**Scripts that build objects**
——————

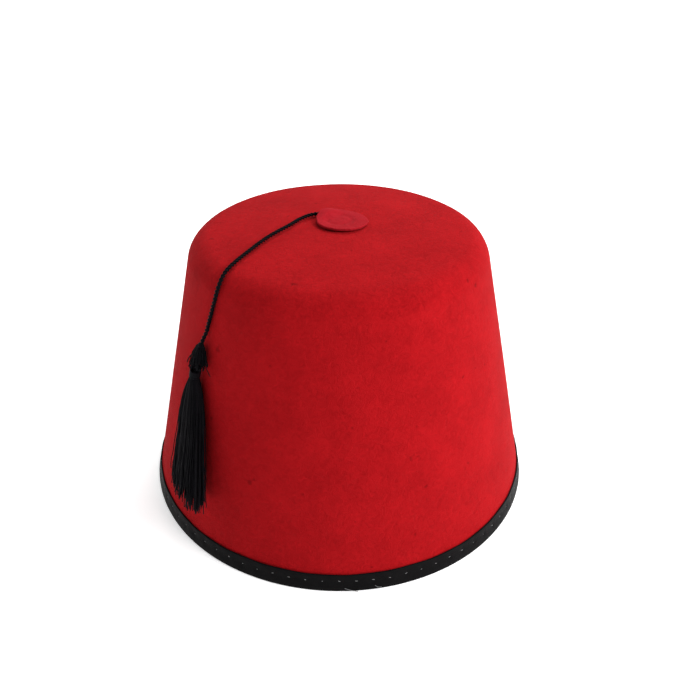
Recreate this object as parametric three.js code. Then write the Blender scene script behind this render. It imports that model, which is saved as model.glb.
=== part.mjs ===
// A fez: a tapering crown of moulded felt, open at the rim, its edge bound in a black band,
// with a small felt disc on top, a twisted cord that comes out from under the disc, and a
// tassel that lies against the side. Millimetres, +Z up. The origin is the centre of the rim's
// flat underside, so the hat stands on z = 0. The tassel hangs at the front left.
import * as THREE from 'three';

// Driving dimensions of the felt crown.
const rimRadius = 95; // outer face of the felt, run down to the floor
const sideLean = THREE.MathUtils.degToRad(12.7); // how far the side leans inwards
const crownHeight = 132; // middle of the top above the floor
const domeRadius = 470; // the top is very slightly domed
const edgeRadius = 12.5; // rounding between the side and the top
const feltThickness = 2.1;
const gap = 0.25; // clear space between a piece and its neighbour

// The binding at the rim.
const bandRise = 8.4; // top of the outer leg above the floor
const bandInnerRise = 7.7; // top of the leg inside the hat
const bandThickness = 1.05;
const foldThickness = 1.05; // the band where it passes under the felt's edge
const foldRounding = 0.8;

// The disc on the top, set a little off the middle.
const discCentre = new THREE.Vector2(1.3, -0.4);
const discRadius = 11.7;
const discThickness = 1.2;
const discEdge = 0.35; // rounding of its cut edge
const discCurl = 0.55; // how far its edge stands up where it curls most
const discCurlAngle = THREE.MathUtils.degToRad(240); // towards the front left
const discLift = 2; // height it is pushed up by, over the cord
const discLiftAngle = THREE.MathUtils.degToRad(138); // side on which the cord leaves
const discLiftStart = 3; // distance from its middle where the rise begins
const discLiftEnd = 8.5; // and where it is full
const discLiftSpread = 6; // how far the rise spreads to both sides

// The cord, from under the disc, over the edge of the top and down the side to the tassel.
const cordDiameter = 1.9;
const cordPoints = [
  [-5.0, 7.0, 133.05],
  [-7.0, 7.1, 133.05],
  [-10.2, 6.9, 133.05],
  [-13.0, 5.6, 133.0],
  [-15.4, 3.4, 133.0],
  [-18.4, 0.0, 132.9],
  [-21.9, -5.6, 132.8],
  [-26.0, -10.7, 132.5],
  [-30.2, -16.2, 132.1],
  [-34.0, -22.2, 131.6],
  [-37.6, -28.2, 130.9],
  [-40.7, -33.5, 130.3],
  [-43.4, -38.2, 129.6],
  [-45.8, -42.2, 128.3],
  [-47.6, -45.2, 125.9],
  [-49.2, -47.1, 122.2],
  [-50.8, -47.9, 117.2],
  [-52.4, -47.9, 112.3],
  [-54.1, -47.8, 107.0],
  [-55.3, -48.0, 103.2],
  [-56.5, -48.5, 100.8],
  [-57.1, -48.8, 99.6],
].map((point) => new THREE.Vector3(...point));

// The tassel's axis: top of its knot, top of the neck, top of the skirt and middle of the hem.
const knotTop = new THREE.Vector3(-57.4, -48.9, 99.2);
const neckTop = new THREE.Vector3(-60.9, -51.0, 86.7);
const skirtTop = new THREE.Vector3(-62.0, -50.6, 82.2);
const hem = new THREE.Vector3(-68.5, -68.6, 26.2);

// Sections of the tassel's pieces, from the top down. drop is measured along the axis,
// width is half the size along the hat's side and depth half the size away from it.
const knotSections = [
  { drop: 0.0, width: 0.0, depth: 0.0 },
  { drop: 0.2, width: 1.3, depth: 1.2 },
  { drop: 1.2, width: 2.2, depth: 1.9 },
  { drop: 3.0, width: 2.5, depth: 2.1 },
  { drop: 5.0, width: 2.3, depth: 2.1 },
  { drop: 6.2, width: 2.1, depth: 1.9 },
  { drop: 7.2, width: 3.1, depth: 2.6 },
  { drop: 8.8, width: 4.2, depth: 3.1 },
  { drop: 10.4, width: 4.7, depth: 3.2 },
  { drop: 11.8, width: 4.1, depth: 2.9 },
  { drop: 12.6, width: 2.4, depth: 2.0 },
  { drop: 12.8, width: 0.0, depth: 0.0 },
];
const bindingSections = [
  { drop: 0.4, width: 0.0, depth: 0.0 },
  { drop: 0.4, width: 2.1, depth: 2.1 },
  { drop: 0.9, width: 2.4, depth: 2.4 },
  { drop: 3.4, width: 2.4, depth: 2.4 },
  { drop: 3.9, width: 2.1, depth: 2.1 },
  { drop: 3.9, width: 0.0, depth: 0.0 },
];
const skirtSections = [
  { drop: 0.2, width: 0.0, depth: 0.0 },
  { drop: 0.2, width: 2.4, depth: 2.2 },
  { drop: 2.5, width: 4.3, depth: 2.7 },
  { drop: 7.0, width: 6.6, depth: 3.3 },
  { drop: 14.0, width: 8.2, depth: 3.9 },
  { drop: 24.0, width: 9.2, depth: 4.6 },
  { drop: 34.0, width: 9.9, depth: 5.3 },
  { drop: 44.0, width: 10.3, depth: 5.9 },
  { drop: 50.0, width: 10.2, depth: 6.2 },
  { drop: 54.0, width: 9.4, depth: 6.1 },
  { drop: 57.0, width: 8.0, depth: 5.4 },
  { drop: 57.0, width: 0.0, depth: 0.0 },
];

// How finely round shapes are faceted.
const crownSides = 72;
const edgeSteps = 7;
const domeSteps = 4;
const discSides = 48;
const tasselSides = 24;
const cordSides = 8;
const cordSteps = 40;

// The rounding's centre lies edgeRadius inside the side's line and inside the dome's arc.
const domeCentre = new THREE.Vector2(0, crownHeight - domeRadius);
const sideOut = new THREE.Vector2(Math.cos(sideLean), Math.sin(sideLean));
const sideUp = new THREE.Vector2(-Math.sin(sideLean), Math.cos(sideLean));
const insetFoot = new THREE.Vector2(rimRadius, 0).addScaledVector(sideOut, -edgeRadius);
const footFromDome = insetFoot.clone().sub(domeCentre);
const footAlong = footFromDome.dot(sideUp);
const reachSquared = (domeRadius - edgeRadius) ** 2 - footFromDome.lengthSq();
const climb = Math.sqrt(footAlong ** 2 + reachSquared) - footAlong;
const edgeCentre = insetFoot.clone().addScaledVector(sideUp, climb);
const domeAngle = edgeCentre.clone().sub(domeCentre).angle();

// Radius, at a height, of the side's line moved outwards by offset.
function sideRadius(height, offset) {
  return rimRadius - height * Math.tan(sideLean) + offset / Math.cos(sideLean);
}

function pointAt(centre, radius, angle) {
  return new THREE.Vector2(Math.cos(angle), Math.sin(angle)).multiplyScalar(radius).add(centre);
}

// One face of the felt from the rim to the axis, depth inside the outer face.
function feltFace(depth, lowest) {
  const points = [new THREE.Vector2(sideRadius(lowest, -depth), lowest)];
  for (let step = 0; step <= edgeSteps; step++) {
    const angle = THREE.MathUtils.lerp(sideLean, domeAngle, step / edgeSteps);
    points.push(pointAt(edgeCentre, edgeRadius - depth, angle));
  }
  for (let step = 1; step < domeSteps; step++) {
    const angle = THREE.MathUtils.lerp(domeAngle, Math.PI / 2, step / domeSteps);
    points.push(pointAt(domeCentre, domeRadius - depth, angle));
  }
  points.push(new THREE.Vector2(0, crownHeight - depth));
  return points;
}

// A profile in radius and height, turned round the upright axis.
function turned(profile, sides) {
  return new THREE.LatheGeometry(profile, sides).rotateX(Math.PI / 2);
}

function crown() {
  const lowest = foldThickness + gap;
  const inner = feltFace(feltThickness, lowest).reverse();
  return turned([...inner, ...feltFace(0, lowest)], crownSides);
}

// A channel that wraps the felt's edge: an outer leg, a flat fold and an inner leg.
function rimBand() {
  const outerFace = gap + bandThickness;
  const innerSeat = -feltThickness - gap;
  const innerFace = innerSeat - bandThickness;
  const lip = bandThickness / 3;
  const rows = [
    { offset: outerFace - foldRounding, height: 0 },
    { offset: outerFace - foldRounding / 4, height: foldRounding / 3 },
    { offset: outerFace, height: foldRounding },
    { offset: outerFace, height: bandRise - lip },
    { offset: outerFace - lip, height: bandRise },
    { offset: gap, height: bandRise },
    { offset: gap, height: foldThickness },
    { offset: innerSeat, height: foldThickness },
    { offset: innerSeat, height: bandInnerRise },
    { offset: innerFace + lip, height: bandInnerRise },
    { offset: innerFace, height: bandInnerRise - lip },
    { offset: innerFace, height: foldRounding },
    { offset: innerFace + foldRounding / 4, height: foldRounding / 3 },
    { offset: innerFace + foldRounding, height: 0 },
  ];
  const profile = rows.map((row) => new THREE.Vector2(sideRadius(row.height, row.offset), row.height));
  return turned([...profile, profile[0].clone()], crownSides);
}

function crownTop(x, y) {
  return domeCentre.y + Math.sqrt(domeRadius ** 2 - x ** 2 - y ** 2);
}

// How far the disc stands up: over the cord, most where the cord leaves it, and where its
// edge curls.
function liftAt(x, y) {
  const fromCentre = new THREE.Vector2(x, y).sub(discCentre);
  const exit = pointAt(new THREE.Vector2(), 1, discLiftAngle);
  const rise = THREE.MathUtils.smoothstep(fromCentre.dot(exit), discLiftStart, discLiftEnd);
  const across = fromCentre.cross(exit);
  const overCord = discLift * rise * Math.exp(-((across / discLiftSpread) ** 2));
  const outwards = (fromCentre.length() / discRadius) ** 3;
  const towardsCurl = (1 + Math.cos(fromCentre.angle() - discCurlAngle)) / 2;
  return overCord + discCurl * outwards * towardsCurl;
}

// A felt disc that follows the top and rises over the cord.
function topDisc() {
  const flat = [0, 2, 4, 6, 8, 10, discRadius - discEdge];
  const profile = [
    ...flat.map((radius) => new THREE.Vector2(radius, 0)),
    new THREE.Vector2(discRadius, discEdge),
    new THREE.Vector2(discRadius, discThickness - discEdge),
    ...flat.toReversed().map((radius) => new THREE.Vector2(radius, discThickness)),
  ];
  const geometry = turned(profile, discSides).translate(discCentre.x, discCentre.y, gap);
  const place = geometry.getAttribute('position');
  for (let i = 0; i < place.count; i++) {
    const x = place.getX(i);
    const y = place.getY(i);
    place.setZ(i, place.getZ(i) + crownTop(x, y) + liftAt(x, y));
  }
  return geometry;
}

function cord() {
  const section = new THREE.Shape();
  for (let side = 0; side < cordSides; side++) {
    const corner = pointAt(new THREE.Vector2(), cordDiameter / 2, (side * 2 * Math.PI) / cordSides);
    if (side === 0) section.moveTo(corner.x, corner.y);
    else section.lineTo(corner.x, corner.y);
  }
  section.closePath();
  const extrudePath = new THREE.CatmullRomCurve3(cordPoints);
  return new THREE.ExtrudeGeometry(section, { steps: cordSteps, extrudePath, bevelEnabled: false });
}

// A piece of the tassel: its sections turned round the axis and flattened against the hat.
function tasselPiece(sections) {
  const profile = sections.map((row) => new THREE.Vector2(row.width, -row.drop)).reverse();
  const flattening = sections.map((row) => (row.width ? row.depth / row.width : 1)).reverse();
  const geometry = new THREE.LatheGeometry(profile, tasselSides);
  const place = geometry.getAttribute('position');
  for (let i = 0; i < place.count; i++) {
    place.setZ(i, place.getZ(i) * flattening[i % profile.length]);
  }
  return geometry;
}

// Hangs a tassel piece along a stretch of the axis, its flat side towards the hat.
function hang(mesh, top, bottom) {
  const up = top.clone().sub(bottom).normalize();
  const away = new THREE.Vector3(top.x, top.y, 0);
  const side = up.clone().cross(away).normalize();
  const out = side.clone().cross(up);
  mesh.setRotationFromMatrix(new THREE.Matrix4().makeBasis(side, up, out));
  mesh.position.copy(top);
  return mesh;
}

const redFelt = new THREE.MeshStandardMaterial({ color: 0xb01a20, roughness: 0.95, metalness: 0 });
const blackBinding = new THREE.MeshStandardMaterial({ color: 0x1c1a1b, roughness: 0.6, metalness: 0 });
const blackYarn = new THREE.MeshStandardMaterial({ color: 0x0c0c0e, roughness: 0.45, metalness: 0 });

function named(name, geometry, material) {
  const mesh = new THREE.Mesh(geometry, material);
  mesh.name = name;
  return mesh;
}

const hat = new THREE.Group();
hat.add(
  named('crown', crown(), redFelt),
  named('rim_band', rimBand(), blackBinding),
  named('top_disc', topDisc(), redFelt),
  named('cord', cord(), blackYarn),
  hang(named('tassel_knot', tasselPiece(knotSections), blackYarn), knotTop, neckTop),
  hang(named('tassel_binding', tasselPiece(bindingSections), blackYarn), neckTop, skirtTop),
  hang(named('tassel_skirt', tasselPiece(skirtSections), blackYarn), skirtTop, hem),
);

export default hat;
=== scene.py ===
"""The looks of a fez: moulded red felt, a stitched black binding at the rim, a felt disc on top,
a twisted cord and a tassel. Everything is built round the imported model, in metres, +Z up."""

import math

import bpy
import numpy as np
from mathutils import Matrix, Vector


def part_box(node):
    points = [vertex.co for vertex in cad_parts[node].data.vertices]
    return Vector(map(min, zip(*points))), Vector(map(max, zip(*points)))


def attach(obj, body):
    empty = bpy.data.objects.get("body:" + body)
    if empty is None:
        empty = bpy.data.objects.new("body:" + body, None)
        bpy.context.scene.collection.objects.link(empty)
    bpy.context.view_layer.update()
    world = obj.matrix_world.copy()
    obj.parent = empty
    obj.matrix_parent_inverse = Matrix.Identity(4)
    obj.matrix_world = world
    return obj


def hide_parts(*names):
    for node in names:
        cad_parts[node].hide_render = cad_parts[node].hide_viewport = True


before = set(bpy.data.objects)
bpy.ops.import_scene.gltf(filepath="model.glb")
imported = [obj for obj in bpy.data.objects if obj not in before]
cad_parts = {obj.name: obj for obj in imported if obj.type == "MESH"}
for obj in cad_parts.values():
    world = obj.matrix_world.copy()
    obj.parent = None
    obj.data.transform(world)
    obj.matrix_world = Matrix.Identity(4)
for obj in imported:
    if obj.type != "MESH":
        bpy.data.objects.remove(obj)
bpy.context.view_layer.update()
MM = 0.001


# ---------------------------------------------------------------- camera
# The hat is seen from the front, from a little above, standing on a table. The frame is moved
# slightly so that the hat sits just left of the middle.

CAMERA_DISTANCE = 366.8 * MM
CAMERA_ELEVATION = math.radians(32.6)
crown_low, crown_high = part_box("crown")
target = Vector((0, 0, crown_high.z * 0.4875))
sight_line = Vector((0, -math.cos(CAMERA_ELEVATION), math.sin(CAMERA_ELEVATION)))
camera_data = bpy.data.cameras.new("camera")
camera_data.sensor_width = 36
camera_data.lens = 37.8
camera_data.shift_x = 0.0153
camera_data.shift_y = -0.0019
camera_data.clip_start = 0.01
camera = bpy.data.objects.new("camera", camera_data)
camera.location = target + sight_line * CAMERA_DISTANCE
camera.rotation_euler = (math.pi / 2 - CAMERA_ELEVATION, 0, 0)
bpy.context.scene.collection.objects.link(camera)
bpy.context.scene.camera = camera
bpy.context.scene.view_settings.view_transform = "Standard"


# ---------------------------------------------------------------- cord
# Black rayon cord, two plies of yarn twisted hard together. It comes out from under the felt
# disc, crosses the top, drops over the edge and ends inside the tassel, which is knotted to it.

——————

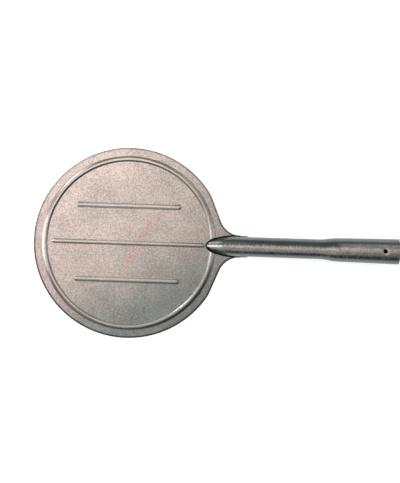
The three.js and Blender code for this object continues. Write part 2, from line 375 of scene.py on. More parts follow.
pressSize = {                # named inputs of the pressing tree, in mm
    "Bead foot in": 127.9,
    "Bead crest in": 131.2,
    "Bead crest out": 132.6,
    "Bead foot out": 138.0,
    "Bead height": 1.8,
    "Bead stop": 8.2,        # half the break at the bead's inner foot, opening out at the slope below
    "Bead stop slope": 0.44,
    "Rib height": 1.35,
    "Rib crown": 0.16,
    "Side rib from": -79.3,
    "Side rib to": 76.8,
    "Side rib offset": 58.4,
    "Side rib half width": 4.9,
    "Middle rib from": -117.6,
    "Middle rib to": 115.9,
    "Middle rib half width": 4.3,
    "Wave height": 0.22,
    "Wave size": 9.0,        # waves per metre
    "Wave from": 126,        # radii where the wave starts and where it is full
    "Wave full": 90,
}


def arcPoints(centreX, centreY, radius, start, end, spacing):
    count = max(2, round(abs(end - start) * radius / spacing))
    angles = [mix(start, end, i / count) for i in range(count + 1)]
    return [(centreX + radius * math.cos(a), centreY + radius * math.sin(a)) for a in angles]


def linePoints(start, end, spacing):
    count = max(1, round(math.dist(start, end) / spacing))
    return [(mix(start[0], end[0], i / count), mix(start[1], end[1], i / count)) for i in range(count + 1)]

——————

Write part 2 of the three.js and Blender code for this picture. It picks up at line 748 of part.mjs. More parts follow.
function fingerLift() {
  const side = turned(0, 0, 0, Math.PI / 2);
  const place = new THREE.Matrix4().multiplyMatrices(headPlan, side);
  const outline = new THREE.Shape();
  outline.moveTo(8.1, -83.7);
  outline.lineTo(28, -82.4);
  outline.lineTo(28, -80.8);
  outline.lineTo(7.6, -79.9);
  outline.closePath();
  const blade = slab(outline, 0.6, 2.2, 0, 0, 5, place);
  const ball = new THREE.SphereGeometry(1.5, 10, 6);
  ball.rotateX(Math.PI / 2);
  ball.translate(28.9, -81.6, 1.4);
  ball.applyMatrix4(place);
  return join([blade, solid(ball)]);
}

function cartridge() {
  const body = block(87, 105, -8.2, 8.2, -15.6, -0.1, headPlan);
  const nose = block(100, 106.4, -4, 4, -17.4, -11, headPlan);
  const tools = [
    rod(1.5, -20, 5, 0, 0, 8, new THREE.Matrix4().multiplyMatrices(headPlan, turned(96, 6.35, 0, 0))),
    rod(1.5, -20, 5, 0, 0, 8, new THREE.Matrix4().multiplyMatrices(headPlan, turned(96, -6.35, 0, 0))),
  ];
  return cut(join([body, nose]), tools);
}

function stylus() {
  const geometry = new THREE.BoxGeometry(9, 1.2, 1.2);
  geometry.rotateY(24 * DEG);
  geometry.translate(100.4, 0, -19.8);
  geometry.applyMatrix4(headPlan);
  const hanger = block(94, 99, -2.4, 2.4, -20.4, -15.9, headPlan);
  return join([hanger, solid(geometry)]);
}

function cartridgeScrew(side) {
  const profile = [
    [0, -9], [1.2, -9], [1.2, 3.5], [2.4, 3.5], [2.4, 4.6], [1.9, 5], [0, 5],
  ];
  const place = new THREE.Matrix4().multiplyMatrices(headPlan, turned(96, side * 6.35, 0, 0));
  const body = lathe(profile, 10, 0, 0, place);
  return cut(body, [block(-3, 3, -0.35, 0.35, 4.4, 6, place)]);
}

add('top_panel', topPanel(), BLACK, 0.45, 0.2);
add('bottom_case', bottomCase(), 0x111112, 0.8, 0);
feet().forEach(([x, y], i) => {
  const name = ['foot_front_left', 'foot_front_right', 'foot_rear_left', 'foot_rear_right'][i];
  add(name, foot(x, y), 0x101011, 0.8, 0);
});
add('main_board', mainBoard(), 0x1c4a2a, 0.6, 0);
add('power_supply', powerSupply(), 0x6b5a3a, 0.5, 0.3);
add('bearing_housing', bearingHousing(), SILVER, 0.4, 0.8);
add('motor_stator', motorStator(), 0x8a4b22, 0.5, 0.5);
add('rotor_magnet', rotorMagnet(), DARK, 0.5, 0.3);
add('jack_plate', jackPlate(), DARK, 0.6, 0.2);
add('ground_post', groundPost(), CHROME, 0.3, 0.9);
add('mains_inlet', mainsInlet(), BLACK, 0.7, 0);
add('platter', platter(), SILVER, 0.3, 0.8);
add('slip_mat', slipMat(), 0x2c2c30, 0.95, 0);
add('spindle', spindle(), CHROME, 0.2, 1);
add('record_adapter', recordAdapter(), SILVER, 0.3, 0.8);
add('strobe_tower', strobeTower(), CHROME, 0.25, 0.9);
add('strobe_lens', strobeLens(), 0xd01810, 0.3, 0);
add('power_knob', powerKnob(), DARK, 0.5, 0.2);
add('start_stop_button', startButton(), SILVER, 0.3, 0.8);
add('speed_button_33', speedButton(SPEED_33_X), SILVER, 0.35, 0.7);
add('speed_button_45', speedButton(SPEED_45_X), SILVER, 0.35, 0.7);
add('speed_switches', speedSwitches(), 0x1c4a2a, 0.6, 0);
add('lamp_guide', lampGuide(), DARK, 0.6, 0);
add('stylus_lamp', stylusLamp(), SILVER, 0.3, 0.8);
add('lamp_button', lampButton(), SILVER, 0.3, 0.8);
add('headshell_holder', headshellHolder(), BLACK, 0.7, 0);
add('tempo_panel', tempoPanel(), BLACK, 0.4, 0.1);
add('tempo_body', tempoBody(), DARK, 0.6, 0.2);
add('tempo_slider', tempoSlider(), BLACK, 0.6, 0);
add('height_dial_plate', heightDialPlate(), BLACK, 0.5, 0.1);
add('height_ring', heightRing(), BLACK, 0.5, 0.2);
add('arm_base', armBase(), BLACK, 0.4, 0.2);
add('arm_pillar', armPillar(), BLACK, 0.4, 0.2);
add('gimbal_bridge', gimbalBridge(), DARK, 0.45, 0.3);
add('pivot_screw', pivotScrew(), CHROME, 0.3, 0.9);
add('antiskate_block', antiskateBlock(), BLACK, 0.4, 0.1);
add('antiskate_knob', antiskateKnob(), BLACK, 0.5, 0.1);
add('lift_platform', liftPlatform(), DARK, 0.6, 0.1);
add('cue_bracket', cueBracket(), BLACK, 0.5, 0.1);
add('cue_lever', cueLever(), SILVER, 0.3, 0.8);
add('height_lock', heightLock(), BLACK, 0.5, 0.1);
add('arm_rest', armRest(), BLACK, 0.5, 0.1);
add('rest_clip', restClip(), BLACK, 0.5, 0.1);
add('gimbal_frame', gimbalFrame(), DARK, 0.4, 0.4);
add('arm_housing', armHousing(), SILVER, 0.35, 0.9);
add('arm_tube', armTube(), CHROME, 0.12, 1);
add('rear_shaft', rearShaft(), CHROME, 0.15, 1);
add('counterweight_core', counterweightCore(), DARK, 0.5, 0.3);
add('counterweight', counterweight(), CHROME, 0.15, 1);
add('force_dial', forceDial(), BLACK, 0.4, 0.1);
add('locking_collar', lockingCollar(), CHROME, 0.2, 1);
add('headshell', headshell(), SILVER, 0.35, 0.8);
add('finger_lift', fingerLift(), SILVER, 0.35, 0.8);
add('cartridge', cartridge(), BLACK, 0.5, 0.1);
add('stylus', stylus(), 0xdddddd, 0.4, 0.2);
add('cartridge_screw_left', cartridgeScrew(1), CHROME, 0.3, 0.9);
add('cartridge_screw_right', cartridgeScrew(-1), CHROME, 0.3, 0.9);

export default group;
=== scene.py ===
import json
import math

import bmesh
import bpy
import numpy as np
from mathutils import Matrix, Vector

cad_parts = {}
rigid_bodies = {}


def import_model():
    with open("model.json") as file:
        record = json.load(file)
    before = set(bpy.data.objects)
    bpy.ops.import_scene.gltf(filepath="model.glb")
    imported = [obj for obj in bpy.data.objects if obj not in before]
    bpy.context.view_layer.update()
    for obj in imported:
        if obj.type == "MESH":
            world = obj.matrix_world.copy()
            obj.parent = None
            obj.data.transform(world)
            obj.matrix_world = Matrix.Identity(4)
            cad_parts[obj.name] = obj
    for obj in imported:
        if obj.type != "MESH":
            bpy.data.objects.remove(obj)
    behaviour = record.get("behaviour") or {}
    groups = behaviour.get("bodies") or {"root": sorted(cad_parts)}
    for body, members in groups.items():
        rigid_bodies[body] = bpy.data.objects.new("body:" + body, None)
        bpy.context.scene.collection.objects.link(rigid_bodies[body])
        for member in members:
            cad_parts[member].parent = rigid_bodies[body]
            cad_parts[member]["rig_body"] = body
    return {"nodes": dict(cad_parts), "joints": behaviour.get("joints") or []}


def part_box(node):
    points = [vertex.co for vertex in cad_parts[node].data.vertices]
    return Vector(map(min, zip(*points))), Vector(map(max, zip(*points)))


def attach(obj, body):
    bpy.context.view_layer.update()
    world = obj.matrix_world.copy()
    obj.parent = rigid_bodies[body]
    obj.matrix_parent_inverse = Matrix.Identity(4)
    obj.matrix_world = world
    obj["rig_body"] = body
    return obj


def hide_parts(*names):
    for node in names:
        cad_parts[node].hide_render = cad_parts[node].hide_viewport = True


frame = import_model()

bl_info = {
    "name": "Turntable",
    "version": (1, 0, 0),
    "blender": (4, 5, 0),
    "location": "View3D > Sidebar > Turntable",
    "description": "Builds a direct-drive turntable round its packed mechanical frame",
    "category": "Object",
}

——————

**TO DO**
Work out how many lines in the records above contain the word "collection", and give only that number.

**EXERCISE RESULT**
3